The same could be said for Ezard at Levantine Hill in the wine-rich Yarra Valley, which won the Good Food Guide’s publicly voted People’s Choice Award for 2017. A two-year-old outpost of beloved Melbourne chef Teage Ezard, the restaurant’s avant-garde architecture, umbrella-studded forecourt, and cradling views of the Levantine Hill estate’s vineyards gives it a salubrious atmosphere softened by serenading Spanish guitar players on the weekend. The gourmet tasting menu and wine pairing show off the genius of a city chef working with regional produce and a resident winemaker. A slow-cooked organic farm egg is served basking in pureed sweetcorn and an emulsion meant to evoke a humble cheese on toast; dehydrated bacon crumbs are sprinkled on top for a perfect brunch offering. It is paired with Levantine Hill’s 2015 Chardonnay, the ripe young flavors cutting through the rich and creamy yolkiness of the dish. I also try a garden salad of pea panna cotta, asparagus, leaves, and petals, which takes on a nutty, earthy flavor with the addition of jamón ibérico and dehydrated black olive “soil.” Accompanied by the winery’s 2014 Mélange Traditionnel Blanc, it’s unforgettable.

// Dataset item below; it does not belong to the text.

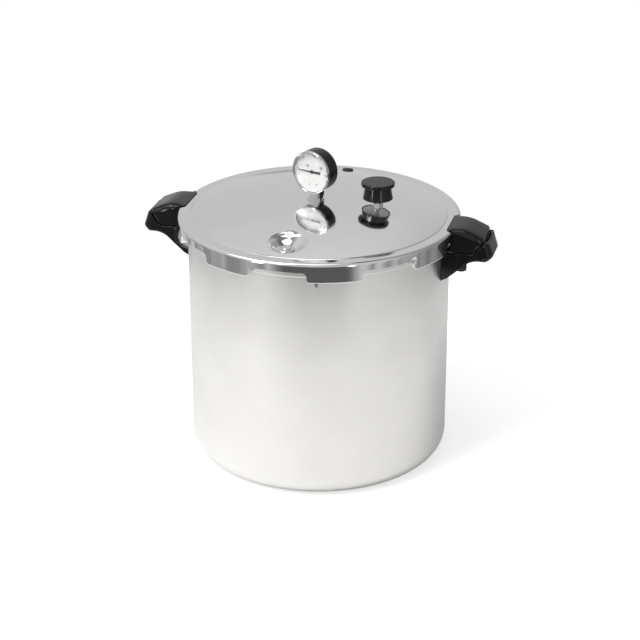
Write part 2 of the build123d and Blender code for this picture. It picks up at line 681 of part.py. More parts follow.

In neighboring Coldstream, the restaurant at the family-owned Oakridge Wines is the brainchild of head chef Matt Stone, who derives his seasonal menu from a thriving kitchen garden and a region rich with artisan food producers with an ethical bent. One standout dish is trout caviar, served with sour cream, garden herbs, and a swirl of house-made escargot pastry. The roe is from Yarra Valley Trout Caviar, an aquaculture farm on the nearby Rubicon River. “Unlike most caviar farms,” the menu explains, “the trout here aren’t killed to harvest the eggs. They are put to sleep in a bath of clove oil, and then the belly of the fish is massaged to extract the roe. When the fish has been milked it’s woken in fresh water and lives on.” Cam, the restaurant manager, tells me without a hint of mirth that they’ve only lost one trout to date.

Now, that kind of dedication to regional dining has got to be worth leaving the city for.

THE DETAILS

Brae

4285 Cape Otway Rd., Birregurra; 61-3/5236-2226. Suites from US$392.

Igni

Ryan Plc., Geelong; 61-3/5222-2266.

Royal Mail Hotel

98 Parker St., Dunkeld; 61-3/5577-2241. Doubles from US$225.

Lake House

King St., Daylesford; 61-3/5348-3329.

Half board from US$238 per person.

Provenance Restaurant

86 Ford St., Beechworth; 61-3/5728-1786.

Doubles from US$138.

Chrismont Wines

251 Upper King River Rd., Cheshunt; 61-3/5729-8220.

Doubles from US$122.

Stefano’s Restaurant

Mildura Grand Hotel, Langtree Ave., Mildura; 61-3/5022-0881.

Ezard at Levantine Hill

882 Maroondah Hwy., Coldstream; 61-3/5962-1333.

Oakridge

864 Maroondah Hwy., Coldstream; 61-3/9738-9900.

Jackalope

166 Balnarring Rd., Merricks North; 61-3/5931-2500.

Doubles from US$518.

Correction: The original version of this story incorrectly stated that chef Robin Wickens previously worked at Melbourne’s Attica restaurant. The restaurant in question was, in fact, Interlude, not Attica.